How can I programmatically wait until the system has finished booting completely before doing my own computations?

Raymond Chen

A customer wanted to know how they could have their program wait until the system has finished booting completely. Their program runs in the Startup group, but they found that there is so much activity during startup that when their program displays a prompt to the user, it often gets covered by other things that run at startup. They want to wait until the system has finished booting and become idle, and then they can start their work.

The customer wanted to know whether there was a signal they could listen for to tell them that the system has finished booting.

Well, if such a signal existed, it would be a lie.

This program is going to wait for the system to go idle, and then start doing stuff. Which means that the system is no longer idle and hasn’t finished booting. So the signal was premature.

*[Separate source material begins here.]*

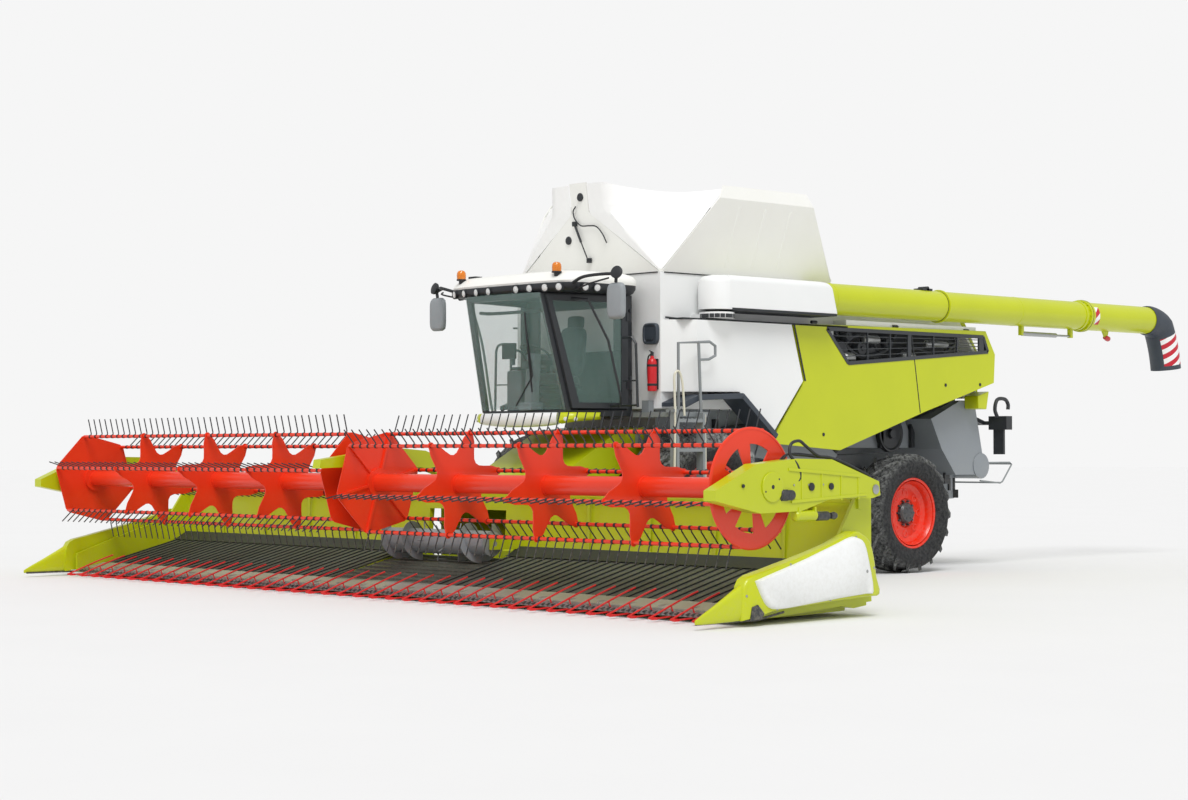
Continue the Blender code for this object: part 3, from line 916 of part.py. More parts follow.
slope = Vector((BELT_REAR[0] - BELT_FRONT[0], BELT_REAR[1] - BELT_FRONT[1])).normalized()
lift = Vector((-slope.y, slope.x)) * BELT_T
belt_outline = [BELT_FRONT, BELT_REAR, (BELT_REAR[0] + lift.x, BELT_REAR[1] + lift.y), (BELT_FRONT[0] + lift.x, BELT_FRONT[1] + lift.y)]
piece("belt_left", "belt rubber", [prism(belt_outline, "x", BELT_IN_X, HEADER_X - RUN_GAP)], "header")
piece("belt_right", "belt rubber", [prism(belt_outline, "x", -HEADER_X + RUN_GAP, -BELT_IN_X)], "header")
knife_top = KNIFE_Z + 0.03
piece("knife_bar", "bare steel",
      [prism([(KNIFE_Y - 0.12, KNIFE_Z - 0.02), (KNIFE_Y - 0.02, KNIFE_Z - 0.032), (KNIFE_Y - SEAT_GAP, KNIFE_Z - 0.032),
              (KNIFE_Y - SEAT_GAP, knife_top), (KNIFE_Y - 0.06, knife_top)], "x", -HEADER_X + 0.004, HEADER_X - 0.004)], "header")

shield_outline = [(-0.40, 0.05), (-0.33, 0.46), (0.50, 0.66), (1.28, 0.88), (1.54, 0.78), (1.70, 0.22), (0.10, 0.13)]
shield_rings = []
for x, grow in ((SHIELD_X[0], 0.0), (SHIELD_X[1] - 0.03, 0.0), (SHIELD_X[1], 0.03)):
    shield_rings.append([(x, y + grow * (0.6 - y) / 1.1, z + grow * (0.45 - z) / 0.4) for y, z in shield_outline])
nose = skin([[(SHIELD_X[0] + 0.002, -0.30, 0.07), (SHIELD_X[1] - 0.04, -0.30, 0.08), (SHIELD_X[1] - 0.04, -0.24, 0.45),
              (SHIELD_X[0] + 0.002, -0.24, 0.45)],
             [(6.225, NOSE_Y, 0.05), (6.255, NOSE_Y, 0.05), (6.25, NOSE_Y, 0.11), (6.23, NOSE_Y, 0.11)]])
shield_fix = block((HEADER_X + 0.04 + SEAT_GAP, 0.5, 0.20), (SHIELD_X[0] + 0.01, 0.7, 0.40))
shield_fix_rear = block((HEADER_X + 0.04 + SEAT_GAP, 1.2, 0.30), (SHIELD_X[0] + 0.01, 1.4, 0.50))
both_sides("end_shield", "white paint", [skin(shield_rings), nose, shield_fix, shield_fix_rear], "header", "header")

drum_pin_x = DRUM_HALF + RUN_GAP + 0.04
piece("intake_drum", "lime paint",
      [rod((-DRUM_HALF, *DRUM_AXIS), (DRUM_HALF, *DRUM_AXIS), DRUM_R, 20),
       rod((-drum_pin_x, *DRUM_AXIS), (drum_pin_x, *DRUM_AXIS), DRUM_PIN_R, PIN_SIDES)], "intake_drum", smooth=True)

# ---------------------------------------------------------------- reel arms, carriages and reel
arm_outline = [(-0.78, 1.22), (-0.78, 1.32), (-0.20, 1.57), (0.40, 1.62), (0.92, 1.61), (1.66, 1.38), (1.68, 1.24), (1.55, 1.21),
               (0.92, 1.22), (0.45, 1.10), (-0.15, 1.09)]


arm_pin = [rod((ARM_X[0] - 0.045, *ARM_PIVOT), (ARM_X[0] + 0.03, *ARM_PIVOT), ARM_PIN_R, PIN_SIDES)]
both_sides("reel_arm", "lime paint", [prism(arm_outline, "x", *ARM_X)] + arm_pin, "reel_arms", "reel_arms")
mid_outline = [(-0.78, 1.50), (-0.76, 1.60), (0.30, 1.74), (0.80, 1.70), (1.66, 1.38), (1.68, 1.25), (1.55, 1.23), (0.75, 1.50), (0.2, 1.53)]
mid_pin = rod((MID_ARM_X[0] - RUN_GAP - 0.03, *ARM_PIVOT), (MID_ARM_X[1] + RUN_GAP + 0.03, *ARM_PIVOT), MID_ARM_PIN_R, PIN_SIDES)
piece("reel_arm_middle", "lime paint", [prism(mid_outline, "x", *MID_ARM_X), mid_pin], "reel_arms")

CARRIAGE_T = 0.05
carriage_plan = [(-0.17, REEL_Z - 0.14), (-0.17, REEL_Z + 0.14), (0.20, REEL_Z + 0.14), (0.20, REEL_Z - 0.14)]
both_sides("reel_carriage", "lime paint",
           [prism(carriage_plan, "x", ARM_X[0] - CARRIAGE_T - 0.0005, ARM_X[0] - 0.0005)], "reel_carriages", "reel_carriages")
piece("reel_carriage_middle", "lime paint",
      [prism([(-0.14, REEL_Z - 0.12), (-0.14, 1.488), (0.18, 1.488), (0.18, REEL_Z - 0.12)], "x", MID_ARM_X[0], MID_ARM_X[1])],
      "reel_carriages")

HUB_PLATE_R = 0.23


def bar_angle(turn, k):
    """Angle of a tine bar from straight back, towards straight up."""
    return math.radians(90 + turn + 60 * k)


def star(turn):
    """Outline of a six-armed plate that carries the tine bars."""
    spots = []
    for k in range(6):
        angle = bar_angle(turn, k)
        cos, sin = math.cos(angle), math.sin(angle)
        tip = REEL_R + TINE_BAR_R + 0.012
        for across in (-0.05, 0.05):
            spots.append((tip * cos - across * sin, REEL_Z + tip * sin + across * cos))
        valley = angle + math.radians(30)
        spots.append((HUB_PLATE_R * math.cos(valley), REEL_Z + HUB_PLATE_R * math.sin(valley)))
    return spots


def reel(name, inner_x, outer_x, turn, on):
    """Centre tube, star plates and six tine bars of one section."""
    sign = 1 if outer_x > 0 else -1
    low, high = sorted((inner_x, outer_x))
    shapes = [rod((low + 0.002, 0, REEL_Z), (high - 0.002, 0, REEL_Z), REEL_TUBE_R, 16)]
    step = (high - low - REEL_PLATE_T) / (REEL_PLATES - 1)
    for k in range(REEL_PLATES):
        x = low + k * step
        shapes.append(prism(star(turn), "x", x, x + REEL_PLATE_T))
    for k in range(6):
        angle = bar_angle(turn, k)
        y, z = REEL_R * math.cos(angle), REEL_Z + REEL_R * math.sin(angle)
        shapes.append(rod((low + 0.003, y, z), (high - 0.003, y, z), TINE_BAR_R, 6))
    stub_end = sign * (ARM_X[0] - CARRIAGE_T - 0.0005 - SEAT_GAP)
    shapes.append(rod((outer_x - sign * 0.05, 0, REEL_Z), (stub_end, 0, REEL_Z), 0.05, 12))
    inner_end = (MID_ARM_X[1] if sign > 0 else MID_ARM_X[0]) + sign * SEAT_GAP
    shapes.append(rod((inner_x + sign * 0.05, 0, REEL_Z), (inner_end, 0, REEL_Z), 0.05, 12))
    piece(name, "red paint", shapes, on)


reel("reel_left", REEL_IN_LEFT_X, REEL_OUT_X, LEFT_REEL_TURN, "reel_left")
reel("reel_right", REEL_IN_RIGHT_X, -REEL_OUT_X, RIGHT_REEL_TURN, "reel_right")
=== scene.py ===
"""A combine harvester with a wide belt header: its looks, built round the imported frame.

Pieces are drawn in metres, +X to the machine's left, -Y forwards, with y measured from the
reel's axis.  fit() carries each one to the frame and hangs it on the body it moves with.
"""
import json
import math

import bmesh
import bpy
from mathutils import Matrix, Vector


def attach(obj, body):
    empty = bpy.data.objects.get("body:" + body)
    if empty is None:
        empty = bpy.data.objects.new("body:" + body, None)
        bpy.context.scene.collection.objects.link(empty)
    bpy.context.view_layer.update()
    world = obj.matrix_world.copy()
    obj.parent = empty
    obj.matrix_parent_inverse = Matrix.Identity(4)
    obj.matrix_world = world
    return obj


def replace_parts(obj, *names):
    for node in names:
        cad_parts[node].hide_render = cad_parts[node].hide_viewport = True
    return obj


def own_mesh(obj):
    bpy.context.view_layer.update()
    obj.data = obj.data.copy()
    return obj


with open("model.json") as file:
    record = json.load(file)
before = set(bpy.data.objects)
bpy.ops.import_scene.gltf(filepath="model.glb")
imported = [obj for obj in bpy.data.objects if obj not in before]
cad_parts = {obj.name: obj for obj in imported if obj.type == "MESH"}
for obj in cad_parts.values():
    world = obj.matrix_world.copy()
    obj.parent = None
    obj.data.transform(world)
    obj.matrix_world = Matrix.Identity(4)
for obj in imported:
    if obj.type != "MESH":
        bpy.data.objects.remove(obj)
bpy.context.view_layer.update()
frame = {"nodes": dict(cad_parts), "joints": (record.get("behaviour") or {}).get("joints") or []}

REEL_AXIS_Y = [joint["pos_m"][1] for joint in frame["joints"] if joint["name"] == "reel_left_spin"][0]

# ---------------------------------------------------------------- studio floor, light and camera
# Not part of the machine: a pale seamless floor under an even white sky, with one broad soft
# lamp high over the camera's left shoulder.  The camera stands off the machine's left front.


def linear(code):
    """A paint chart's sRGB hex value as linear colour."""
    parts = [int(code[k:k + 2], 16) / 255 for k in (1, 3, 5)]
    return [c / 12.92 if c <= 0.04045 else ((c + 0.055) / 1.055) ** 2.4 for c in parts] + [1.0]


def add(tree, kind, settings=None, links=None):
    """Adds one node, with its settings (attributes or sockets) and its incoming links."""
    made = tree.nodes.new(kind)
    for key, value in (settings or {}).items():
        if isinstance(key, int) or key in made.inputs:
            made.inputs[key].default_value = value
        else:
            setattr(made, key, value)
    for key, source in (links or {}).items():
        tree.links.new(source, made.inputs[key])
    return made


bpy.context.scene.view_settings.view_transform = "Standard"
sky = bpy.data.worlds.new("white sky")
bpy.context.scene.world = sky
sky.use_nodes = True
sky.node_tree.nodes.clear()
seen = add(sky.node_tree, "ShaderNodeLightPath").outputs["Is Camera Ray"]
glow = add(sky.node_tree, "ShaderNodeBackground", {"Color": linear("#FFFFFF"), "Strength": 0.66})
backdrop = add(sky.node_tree, "ShaderNodeBackground", {"Color": linear("#F6F6F6"), "Strength": 1.0})
both = add(sky.node_tree, "ShaderNodeMixShader", {},
           {0: seen, 1: glow.outputs[0], 2: backdrop.outputs[0]})
add(sky.node_tree, "ShaderNodeOutputWorld", {}, {"Surface": both.outputs[0]})

floor_tint = bpy.data.materials.new("matt white studio paper")
floor_tint.use_nodes = True
tree = floor_tint.node_tree
paper = add(tree, "ShaderNodeTexNoise", {"Scale": 0.6, "Detail": 3.0},
            {"Vector": add(tree, "ShaderNodeTexCoord").outputs["Object"]})
shade = add(tree, "ShaderNodeMix", {"data_type": "RGBA", 6: linear("#E6E6E6"), 7: linear("#E9E9E9")},
            {0: paper.outputs["Fac"]})
tree.links.new(shade.outputs[2], tree.nodes["Principled BSDF"].inputs["Base Color"])
tree.nodes["Principled BSDF"].inputs["Roughness"].default_value = 0.9
bpy.ops.mesh.primitive_circle_add(vertices=96, radius=160, fill_type="NGON", location=(0, 0, -0.002))
floor = bpy.context.object
floor.name = "studio_floor"
floor.data.materials.append(floor_tint)

lamp = bpy.data.objects.new("soft lamp", bpy.data.lights.new("soft lamp", "SUN"))
lamp.data.energy = 1.9
lamp.data.angle = math.radians(28)
lamp.rotation_euler = Vector((0.50, -0.42, 0.90)).to_track_quat("Z", "Y").to_euler()
bpy.context.scene.collection.objects.link(lamp)

CAMERA_PLACE = Vector((20.971, -23.205, 1.735))
CAMERA_TURN = math.radians(46.422)
CAMERA_TILT = math.radians(-1.214)
CAMERA_ROLL = math.radians(-0.131)
backward = Vector((math.sin(CAMERA_TURN) * math.cos(CAMERA_TILT),
                   -math.cos(CAMERA_TURN) * math.cos(CAMERA_TILT), math.sin(CAMERA_TILT)))
rightward = Vector((0, 0, 1)).cross(backward).normalized()
facing = Matrix((rightward, backward.cross(rightward), backward)).transposed().to_4x4()
camera = bpy.data.objects.new("camera", bpy.data.cameras.new("camera"))
camera.data.lens = 67.80
camera.data.sensor_width = 36.0
camera.data.clip_end = 400
bpy.context.scene.collection.objects.link(camera)
camera.matrix_world = Matrix.Translation(CAMERA_PLACE) @ facing @ Matrix.Rotation(CAMERA_ROLL, 4, "Z")
bpy.context.scene.camera = camera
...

The customer has created a philosophical deadlock. They want their code to run after the system has finished starting up, but the system won’t be finished starting up until after they run their code.

This also suffers from the What if two programs did this? problem: Suppose two programs waited for the signal. Then they both try to do work, and they are now competing with each other, even though they were trying to wait until there was no contention for resources.

The customer explained that they are willing to do something hacky, because they got so many client complaints that their program was slow, that they felt they had to do something. They ended up polling the system for CPU usage, and waiting for the CPU usage to remain low for 10 seconds. (I don’t know what they do if the CPU simply never reaches that state, say, because it’s a multi-user system, or because the client has another program in their Startup group that uses a lot of CPU.)